All-cause mortality researchers Denis Rancourt, Ph.D., and Joseph Hickey, Ph.D., calculated and graphed the mortality rates that would have occurred without the vaccines, as projected by Waston et al. in The Lancet study, and compared those projections to the actual all-cause mortality rates.
Rancourt and Hickey tested the assertions in The Lancet paper that the vaccines averted tens of millions of excess deaths, defined as the number of deaths from all causes that exceeds the expected number of deaths under normal conditions.
If The Lancet paper model were accurate, Rancourt and Hickey wrote, without the vaccines the global mortality rates would have spiked to historically unprecedented and unimaginable levels suddenly, a year into the pandemic, at precisely the moment the vaccines rolled out.
And the vaccines would have nearly perfectly reduced those unimaginable levels of mortality back to baseline mortality rates.
They concluded that Watson et al.’s “results and the associated fantastic claims of millions of lives saved are highly improbable,” and that their theoretical claims have “no connection to actual mortality,” but instead are based on “wild” assumptions.
The findings raise questions about the serious failures of the peer review process in top journals, the Nobel award process and the media’s verification processes, according to the authors, who are both part of the Canada-based Correlation Research in the Public Interest.
‘So improbable it should be qualified as impossible’
According to Rancourt and Hickey, given there is no known controlled randomized clinical trial showing the COVID-19 vaccines caused death to be averted, the primary basis for such claims comes from Watson et al., who concluded:
“[Findings] Based on official reported COVID-19 deaths, we estimated that vaccinations prevented 14·4 million (95% credible interval [Crl] 13·7–15·9) deaths from COVID-19 in 185 countries and territories between Dec 8, 2020, and Dec 8, 2021.
“This estimate rose to 19·8 million (95% Crl 19·1– 20·4) deaths from COVID-19 averted when we used excess deaths as an estimate of the true extent of the pandemic …
“[Interpretation] COVID-19 vaccination has substantially altered the course of the pandemic, saving tens of millions of lives globally.”
To test the validity of the model’s projections, Rancourt and Hickey used Watson et al.’s data to calculate what the all-cause mortality would have been over time for 95 countries if the researchers’ claims were true and no COVID-19 vaccines were administered.
To compare the implications of those claims to actual all-cause mortality, they distributed the paper’s most conservative estimate of “14.4 million deaths averted” globally, calculating the number of deaths averted per country as a mathematical combination over time of vaccines administered and vaccine effectiveness.
They created graphs to show how Watson et al.’s theoretical all-cause mortality rates without the vaccine compared to actual all-cause mortality rates.

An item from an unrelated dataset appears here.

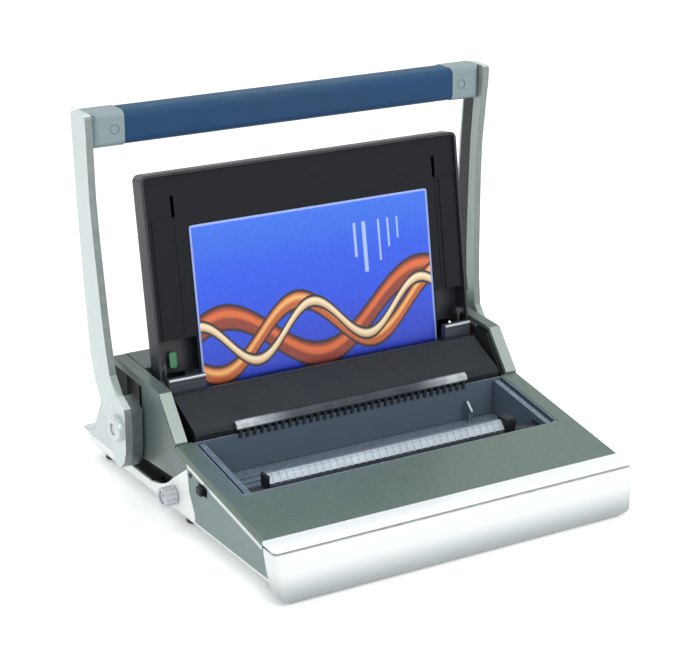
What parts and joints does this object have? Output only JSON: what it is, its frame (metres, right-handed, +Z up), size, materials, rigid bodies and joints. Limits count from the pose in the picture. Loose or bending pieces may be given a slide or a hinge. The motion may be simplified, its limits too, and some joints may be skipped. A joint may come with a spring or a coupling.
{
  "type": "wire binding machine",
  "caption": "Desktop wire binding machine: sloping deck with a wire-closing well, punch housing between cheeks, hinged lid with a printed guide card, tall U-shaped punching handle.",
  "frame": {"origin": "centre of the overall footprint, on the table surface under the feet, handle upright and lid open", "axes": "+X to the right of a person facing the front, +Y to the back, +Z up"},
  "size_m": [0.4968, 0.452, 0.4187],
  "materials": {
    "white_plastic": "fine satin texture",
    "white_gloss": "gloss moulded",
    "foot_rubber": "matte",
    "steel": "bright",
    "tool_steel": "ground",
    "dark_metal": "black paint",
    "olive_metal": "metallic grey-green paint",
    "silver_trim": "satin",
    "blue_grey_plastic": "satin",
    "dark_plastic": "fine texture",
    "black_plastic": "fine texture",
    "bay_plastic": "fine texture",
    "bronze": "sintered",
    "arm_silver": "silver paint",
    "corner_grey": "satin",
    "blue_grip": "soft touch",
    "lid_black": "fine texture",
    "lid_inner": "fine texture",
    "printed_card": "printed card, satin",
    "dial_grey": "satin",
    "green_plastic": "gloss"
  },
  "bodies": {
    "base": {"base_tray": "white_plastic", "rubber_feet": "foot_rubber", "foot_screws": "steel", "front_fascia": "white_gloss", "nose_trim": "white_gloss", "deck_cover": "olive_metal", "deck_edge_strips": "silver_trim", "side_panel_left": "blue_grey_plastic", "side_panel_right": "blue_grey_plastic", "panel_screws": "steel", "well_tray": "dark_plastic", "closer_anvil": "dark_metal", "wire_end_stop": "steel", "paper_rest": "black_plastic", "wire_comb_rail": "steel", "rear_guide_rail": "black_plastic", "die_plate": "tool_steel", "punch_guide_plate": "tool_steel", "throat_spacer": "dark_metal", "punch_guides": "tool_steel", "side_frame_left": "dark_metal", "side_frame_right": "dark_metal", "shaft_bushes": "bronze", "frame_rails": "dark_metal", "bay_liners": "bay_plastic", "cheek_left": "olive_metal", "cheek_right": "olive_metal", "cheek_trims": "silver_trim", "rear_roof": "olive_metal", "rear_cover": "blue_grey_plastic", "lid_hinge_pins": "steel", "rail_end_strips": "steel", "dial_boss": "white_plastic", "return_springs": "steel"},
    "handle": {"handle_arm_left": "arm_silver", "handle_arm_right": "arm_silver", "arm_liners": "dark_plastic", "hub_caps": "arm_silver", "hub_bolts": "steel", "cross_shaft": "steel", "punch_cams": "tool_steel", "closer_cams": "tool_steel", "handle_corners": "corner_grey", "crossbar_tube": "steel", "handle_grip": "blue_grip"},
    "punch": {"pressure_bar": "tool_steel", "punch_pins": "tool_steel"},
    "closer": {"closing_bar": "silver_trim", "closing_bar_ends": "black_plastic", "closer_carrier": "dark_metal", "closer_push_rods": "dark_metal"},
    "lid": {"lid_shell": "lid_black", "lid_liner": "lid_inner", "guide_card": "printed_card", "lid_bumpers": "foot_rubber", "corner_clip": "green_plastic"},
    "drawer": {"waste_drawer": "white_plastic"},
    "size_dial": {"wire_size_dial": "dial_grey"},
    "margin": {"margin_lever": "dark_plastic"}
  },
  "joints": [
    {"name": "handle_swing", "type": "hinge", "parent": "base", "child": "handle", "pos_m": [0, 0.078, 0.087], "axis": [1, 0, 0], "range_deg": [0, 95]},
    {"name": "punch_slide", "type": "slide", "parent": "base", "child": "punch", "axis": [0, -1, 0], "range_m": [0, 0.00902], "deforming": ["return_springs"]},
    {"name": "closer_slide", "type": "slide", "parent": "base", "child": "closer", "axis": [0, -1, 0], "range_m": [0, 0.00802]},
    {"name": "lid_hinge", "type": "hinge", "parent": "base", "child": "lid", "pos_m": [0, 0.072, 0.146], "axis": [1, 0, 0], "range_deg": [0, 116.2]},
    {"name": "drawer_slide", "type": "slide", "parent": "base", "child": "drawer", "axis": [1, 0, 0], "range_m": [0, 0.2]},
    {"name": "dial_turn", "type": "hinge", "parent": "base", "child": "size_dial", "pos_m": [-0.2, -0.007, 0.0375], "axis": [-1, 0, 0], "range_deg": [0, 270]},
    {"name": "margin_slide", "type": "slide", "parent": "base", "child": "margin", "axis": [0, 1, 0], "range_m": [-0.0055, 0.0055]}
  ],
  "couplings": [
    {"joint": "punch_slide", "follows": "handle_swing", "m_per_rad": 0.005428},
    {"joint": "closer_slide", "follows": "handle_swing", "m_per_rad": 0.004825}
  ]
}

The graphs also show all-cause mortality rates prior to the pandemic and note the date the WHO declared the global pandemic and the date of the vaccine rollouts for each country.
In the U.S., for example (Figure 1), there were unprecedented peaks in all-cause mortality in 2020, 2021 and 2022 that the researchers have tied, in other papers, to pandemic measures such as the widespread use of ventilators, and to mortality associated with the vaccine itself.
Those peaks can be seen in the blue line on the graph, which shows the actual all-cause mortality. The projected scenario from Watson et al’.s paper is plotted in red.
Figure 1. United States (USA): (top panel) All-cause mortality by week, 2018-2022, measured (blue), calculated following Watson et al. (2022) (red-solid), continued (red-dashed); (bottom panel) same, expressed as excess all-cause mortalities, and with 1σ uncertainty (shaded blue). In both panels, cumulative COVID-19 vaccine administration (all-doses) (dark grey), March 11, 2020 date, (vertical grey line). Credit: Denis Rancourt, Ph.D., and Joseph Hickey, Ph.D.